Two of Pacific Northwest National Laboratory’s own leaders in the field of transactive energy, Ron Melton and Jason Fuller, introduce the special issue by outlining their vision for a transactive energy future, and point to a wide range of contributors who provide their expertise. Subject areas include how transactive energy systems behave in ideal and adverse conditions, a platform that eases system deployment, and whether these systems provide enough benefit to deploy. The pair also introduces two emeritus chairs of the GridWise® Architecture Council—a team shaping the architecture of a highly intelligent, interactive electrical system—to provide background on broader work surrounding these systems and ongoing challenges.

Several contributors to this special issue are leading transactive energy experts from PNNL. Read the summaries below or access the full articles online.

VOLTTRON™ — An Open-Source Software Platform of the Future

VOLTTRON(Offsite link) is a flexible, scalable, distributed agent-based environment that seamlessly integrates energy data, devices, and systems. VOLTTRON enables traditional energy monitoring and control methods as well as emerging strategies to fully integrate distributed energy resources with the grid.

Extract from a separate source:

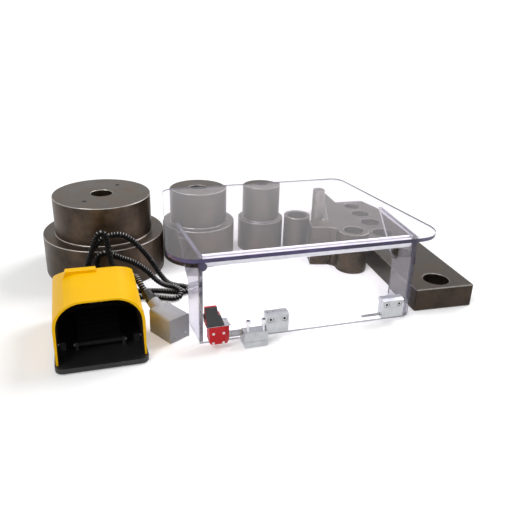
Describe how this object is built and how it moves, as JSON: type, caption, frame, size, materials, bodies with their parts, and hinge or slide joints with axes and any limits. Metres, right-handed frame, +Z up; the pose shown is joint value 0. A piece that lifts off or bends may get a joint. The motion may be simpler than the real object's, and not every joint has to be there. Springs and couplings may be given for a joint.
{
  "type": "rebar bender tooling set with hinged guard and foot pedal",
  "caption": "Stepped bending mandrels, sleeve, pin, bracket and holed bar, with a clear hinged guard, its safety switch and a hooded foot pedal on a conduit.",
  "frame": {"origin": "middle of the underside of the set's box, without the conduit and the connector on its end", "axes": "+X along the guard's front pane to the right, +Y away from the user, +Z up"},
  "size_m": [0.9326, 0.7114, 0.189],
  "materials": {
    "tool_steel": "dark machined steel, semi-matt",
    "ground_steel": "ground steel, satin",
    "clear_sheet": "clear polycarbonate sheet, polished faces",
    "zinc_steel": "zinc-plated steel, satin",
    "bright_screw": "bright plated",
    "red_plastic": "red moulded plastic, semi-gloss",
    "dark_plastic": "dark grey moulded plastic",
    "yellow_paint": "yellow enamel, gloss",
    "black_plastic": "black moulded plastic",
    "rubber": "matt rubber",
    "grey_hood": "grey powder coat over die-cast aluminium",
    "brass": "machined brass",
    "white_plastic": "white acetal plastic"
  },
  "bodies": {
    "foot_pedal": {"pedal_hood": "yellow_paint", "pedal_base": "black_plastic", "pedal_foot_1": "rubber", "pedal_foot_2": "rubber", "pedal_foot_3": "rubber", "pedal_foot_4": "rubber", "hood_screw_1": "bright_screw", "hood_screw_2": "bright_screw", "treadle_pin": "bright_screw", "pedal_switch_block": "dark_plastic", "treadle_spring": "bright_screw", "latch_frame": "zinc_steel", "latch_pin": "bright_screw", "conduit_gland": "black_plastic", "gland_nut": "black_plastic", "conduit": "black_plastic", "connector_hood": "grey_hood", "connector_gland": "black_plastic", "connector_insert": "dark_plastic"},
    "treadle_body": {"treadle": "black_plastic"},
    "plunger_body": {"pedal_plunger": "white_plastic"},
    "latch_body": {"toe_latch": "zinc_steel"},
    "guard_mount": {"floor_hinge_leaf": "zinc_steel", "floor_leaf_plate": "zinc_steel", "hinge_bush": "brass", "floor_leaf_screw_1": "bright_screw", "floor_leaf_screw_2": "bright_screw", "hinge_shaft": "ground_steel", "switch_cam": "brass"},
    "guard": {"guard_top_plate": "clear_sheet", "guard_front_pane": "clear_sheet", "guard_left_panel": "clear_sheet", "guard_right_panel": "clear_sheet", "guard_tie_rod": "white_plastic", "left_hinge_leaf": "zinc_steel", "right_hinge_leaf": "zinc_steel", "leaf_screw_1": "bright_screw", "leaf_screw_2": "bright_screw", "leaf_screw_3": "bright_screw", "leaf_screw_4": "bright_screw", "leaf_nut_1": "bright_screw", "leaf_nut_2": "bright_screw", "leaf_nut_3": "bright_screw", "leaf_nut_4": "bright_screw", "right_hinge_pin": "bright_screw", "switch_head": "red_plastic", "switch_body": "red_plastic", "switch_cover": "dark_plastic", "switch_mount_plate": "zinc_steel", "contact_block": "white_plastic", "entry_plug": "black_plastic"},
    "stem_body": {"switch_stem": "white_plastic"},
    "large_mandrel_body": {"large_mandrel": "tool_steel"},
    "medium_mandrel_body": {"medium_mandrel": "tool_steel"},
    "small_mandrel_body": {"small_mandrel": "tool_steel"},
    "sleeve_body": {"spacer_sleeve": "tool_steel"},
    "pin_body": {"plain_pin": "ground_steel"},
    "bracket_body": {"boss_bracket": "tool_steel"},
    "bar_body": {"six_hole_bar": "tool_steel"}
  },
  "joints": [
    {"name": "guard_lift", "type": "slide", "parent": "foot_pedal", "child": "guard_mount", "axis": [0, 0, 1], "range_m": [0, 0.1]},
    {"name": "guard_swing", "type": "hinge", "parent": "guard_mount", "child": "guard", "pos_m": [0.05142, -0.32421, 0.021], "axis": [1, 0, 0], "range_deg": [0, 30]},
    {"name": "stem_travel", "type": "slide", "parent": "guard", "child": "stem_body", "axis": [0, 0, 1], "range_m": [0, 0.0008]},
    {"name": "treadle_press", "type": "hinge", "parent": "foot_pedal", "child": "treadle_body", "pos_m": [-0.36458, -0.29171, 0.021], "axis": [-1, 0, 0], "range_deg": [0, 6], "stiffness_Nm_per_rad": 15, "springref_deg": -1.72, "deforming": ["treadle_spring"]},
    {"name": "plunger_travel", "type": "slide", "parent": "foot_pedal", "child": "plunger_body", "axis": [0, 0, -1], "range_m": [0, 0.0064]},
    {"name": "latch_swing", "type": "hinge", "parent": "foot_pedal", "child": "latch_body", "pos_m": [-0.36458, -0.17821, 0.066], "axis": [1, 0, 0], "range_deg": [0, 12], "stiffness_Nm_per_rad": 0.05, "springref_deg": -11.46},
    {"name": "large_mandrel_lift", "type": "slide", "parent": "foot_pedal", "child": "large_mandrel_body", "axis": [0, 0, 1], "range_m": [0, 0.15]},
    {"name": "medium_mandrel_slide", "type": "slide", "parent": "foot_pedal", "child": "medium_mandrel_body", "axis": [0, 1, 0], "range_m": [0, 0.1]},
    {"name": "small_mandrel_slide", "type": "slide", "parent": "foot_pedal", "child": "small_mandrel_body", "axis": [0, 1, 0], "range_m": [0, 0.1]},
    {"name": "sleeve_lift", "type": "slide", "parent": "foot_pedal", "child": "sleeve_body", "axis": [0, 0, 1], "range_m": [0, 0.08]},
    {"name": "pin_slide", "type": "slide", "parent": "foot_pedal", "child": "pin_body", "axis": [0.5, 0.866, 0], "range_m": [0, 0.06]},
    {"name": "bracket_lift", "type": "slide", "parent": "foot_pedal", "child": "bracket_body", "axis": [0, 0, 1], "range_m": [0, 0.07]},
    {"name": "bar_lift", "type": "slide", "parent": "foot_pedal", "child": "bar_body", "axis": [0, 0, 1], "range_m": [0, 0.12]}
  ],
  "couplings": [
    {"joint": "stem_travel", "follows": "guard_swing", "m_per_rad": 0.0015},
    {"joint": "plunger_travel", "follows": "treadle_press", "m_per_rad": 0.06}
  ]
}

VOLTTRON has been tested and deployed for several areas of use:

  • Intelligent Load Control. VOLTTRON can be used to manage loads to energy or cost targets in a building or group of buildings. The platform can be applied to any controllable load in a building, such as rooftop air conditioning units and lighting.
  • Market-Based Transactive Controls. This agent-based approach leverages highly optimized control as part of an overall energy strategy rather than an explicitly programmed feature. Through transaction-based control, each device can "negotiate" deals with its peers, suppliers, and customers to maximize revenues for utilities while minimizing costs to the consumer.
  • Flexible Building Loads to Support Renewable Integration. As an example, total building electricity load is met by using a combination of renewable sources—say photovoltaic (PV) generation—and power from a utility. When there has been significant penetration of PV, flexible loads such as hot water heaters or lighting can kick in to compensate for loss of PV generation, say when cloud cover occurs. This provides short-term relief and less use of utility power.
  • Automated Retrocommissioning and Self-Correcting Controls. Deploying multiple grid and energy-efficiency services via the VOLTTRON platform makes a case for a transactive system framework by increasing value and cost efficiency for consumers. For example, algorithms that automatically identify an operational problem in a building’s system could report the problem to the building operator or even self-correct the issue.

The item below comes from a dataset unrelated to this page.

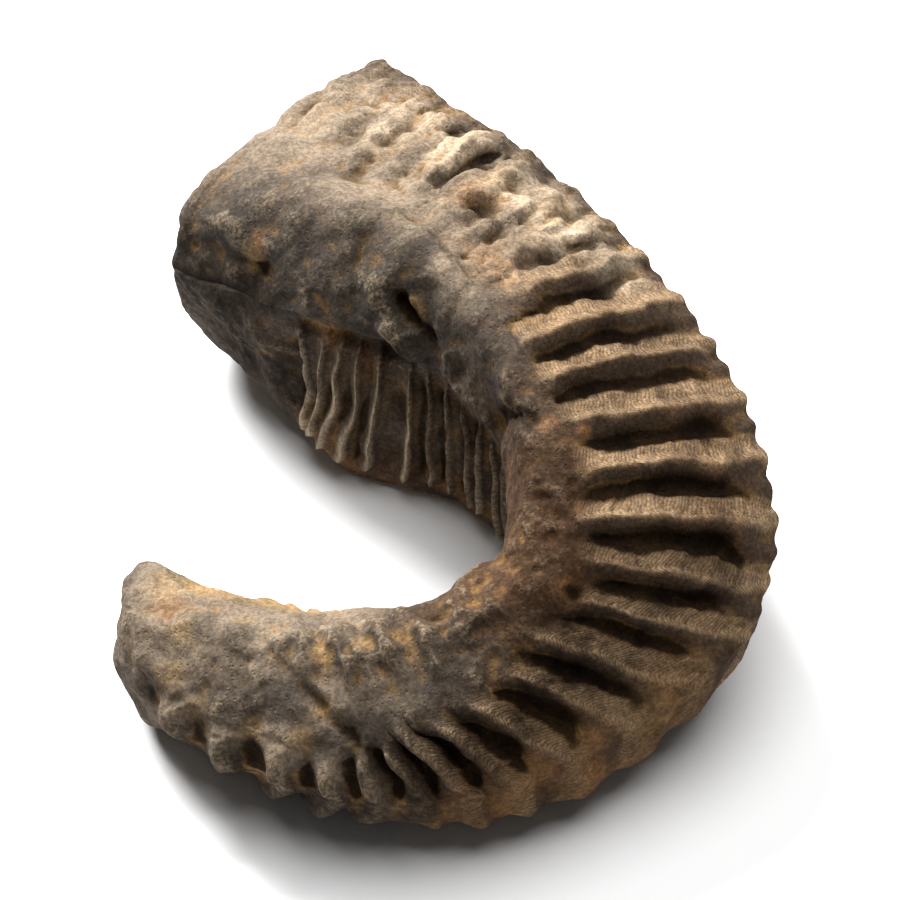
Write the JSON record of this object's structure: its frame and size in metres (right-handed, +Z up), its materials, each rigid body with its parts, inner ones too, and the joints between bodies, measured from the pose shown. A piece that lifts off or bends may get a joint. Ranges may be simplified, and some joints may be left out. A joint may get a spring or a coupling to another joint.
{
  "type": "fossil rastellum oyster",
  "caption": "Fossil oyster shell of C-shaped plan, its two ribbed valves closed on each other along a toothed seam.",
  "frame": {"origin": "middle of the bounding box, on the surface that the shell lies on", "axes": "+Z up through the upper valve's crown, +Y from the C's front arm to the beak arm at the back, the C's mouth opening towards -X"},
  "size_m": [0.078, 0.1074, 0.0382],
  "materials": {
    "upper_valve": "rough, weathered, grey and tan with ochre in the furrows",
    "lower_valve": "rough, weathered, ochre brown with pale blades"
  },
  "bodies": {
    "root": {"upper_valve": "upper_valve", "lower_valve": "lower_valve"}
  },
  "joints": []
}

See article(Offsite link).

Evaluating Transactive Systems — Historical and Current U.S. DOE Research and Development Activities

Eleven years ago, the Department of Energy funded PNNL to conduct a novel field demonstration— helping the Bonneville Power Administration determine if a non-wire solution could help defer a transmission line upgrade in Washington State’s Olympic Peninsula. The results of this early demonstration inspired transactive system innovation.

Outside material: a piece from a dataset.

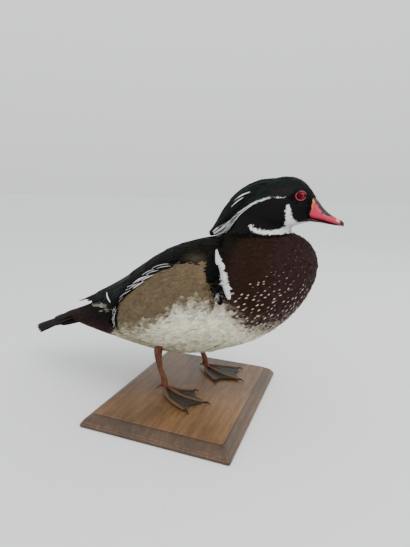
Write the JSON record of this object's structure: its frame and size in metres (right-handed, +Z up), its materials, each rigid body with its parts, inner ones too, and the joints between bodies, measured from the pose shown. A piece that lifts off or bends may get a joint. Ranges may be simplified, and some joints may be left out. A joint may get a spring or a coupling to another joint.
{
  "type": "mounted wood duck",
  "caption": "Mounted drake wood duck standing on a moulded wooden board: crested head, folded wings, barred flanks and webbed feet.",
  "frame": {"origin": "centre of the board's flat underside, on the surface that it stands on", "axes": "+X the way the bird faces, +Y to its left, +Z up"},
  "size_m": [0.3632, 0.188, 0.238],
  "materials": {
    "base": "stained and waxed hardwood, satin, worn on its moulded edge",
    "plumage_body": "body plumage: chestnut breast with white flecks, cream belly",
    "plumage_head": "short glossy head plumage, black and dark green with white bands",
    "plumage_crest": "long silky crest feathers, dark green gloss with white lines",
    "plumage_tail": "long tail feathers, brownish black",
    "plumage_wing": "folded wing feathers, black with a green and bronze gloss",
    "plumage_flank": "finely barred buff flank plumage with black and white edges",
    "bill": "smooth horny sheath, pink-red with a black ridge and tip",
    "eye": "glass eye, dark red with a black pupil",
    "leg": "scaly skin, dried orange-brown",
    "foot": "scaly toes and dark dried webs"
  },
  "bodies": {
    "root": {"base_board": "base", "torso": "plumage_body", "neck": "plumage_head", "head": "plumage_head", "crest": "plumage_crest", "tail": "plumage_tail", "wing_left": "plumage_wing", "wing_right": "plumage_wing", "flank_left": "plumage_flank", "flank_right": "plumage_flank", "bill_upper": "bill", "bill_lower": "bill", "eye_left": "eye", "eye_right": "eye", "leg_left": "leg", "leg_right": "leg", "foot_left": "foot", "foot_right": "foot"}
  },
  "joints": []
}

A few years later, the Pacific Northwest Smart Grid Demonstration joined PNNL researchers with 11 utilities in another opportunity to advance transactive systems testing across five northwestern states. Today, DOE’s Office of Energy Efficiency and Renewable Energy and Office of Electricity Delivery and Energy Reliability, are funding further transactive systems research and development. Four areas of current focus include:

  • Valuation. Researchers are striving to determine the value of transactive mechanisms for coordinating a wide array of distributed energy resources as well as the value streams that transactive systems unlock by enabling such coordination where previously unimagined.
  • Hybrid Economic and Control Theory. Can transactive systems really work? Researchers seek answers about whether economic theory or control system principles describe and accurately predict the outcomes of transactive systems, as well as what can be done to ensure that a transactive system will converge towards an optimum solution.
  • Architecture/Interoperability/Outreach. Introducing transactive system techniques into power system operations—including architecture and interfaces with the grid—requires alignment and interaction across the electricity stakeholder community. Collaboration and outreach are critical to ensure industry adoption and use.
  • Simulation. To test ideas and designs before deployment, simulation needs to model economic principles and market-like structures with cyber-physical systems. Additionally, human behavior — a research challenge difficult to characterize and predict — must be taken into consideration.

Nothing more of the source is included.